The cabinet dealers were impressed with what the sales process expert discovered. They quickly pressed him to tell them how to teach others how to sell in the same way. The result is the 4M Sales Process, now taught in the NKBA course called The Designer’s Edge. The process takes all the best practices of the designers who sell naturally and puts them in into a step by step process that can be taught to any designer.

The 4M Steps

Meet – When the designer first meets a prospect they are taught how to quickly establish rapport and trust. They also learn how to qualify the prospect and position themselves as experts. From this position of authority it is easier for the designer to establish next steps and create rules that define the relationship with the prospect.

Measure – The designer measures the home and they are given a set of techniques to gather information.
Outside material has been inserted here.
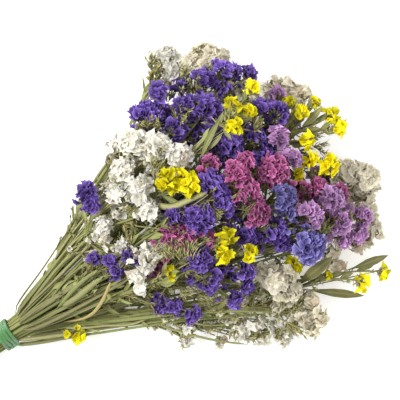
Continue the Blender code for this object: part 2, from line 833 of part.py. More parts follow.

These techniques help position the designers as the preferred vendor. The prospect will be impressed with the designer’s skills, curious about their kitchen design ideas and certain that the designer is the person they want to have remodel their kitchen.

Match – Designers learn to reveal their design to the prospect in a unique way. This unusual technique gets the prospect involved in the presentation early and creates an environment where the prospect literally sells themselves on doing business with the designer.

Make the Deal – When the designer meets with the prospect at this step they win the business 95% of the time. Designers learn special techniques to deal with price sensitive prospects, last minute competition and unmotivated buyers.

Success in Selling

A consistent sales process ensures anyone can learn salesmanship to generate as much or more revenue than the natural salespeople. Learned salesmanship is more consistently effective at winning deals and a quicker path to management for those who apply themselves.

But it all begins with learning the process.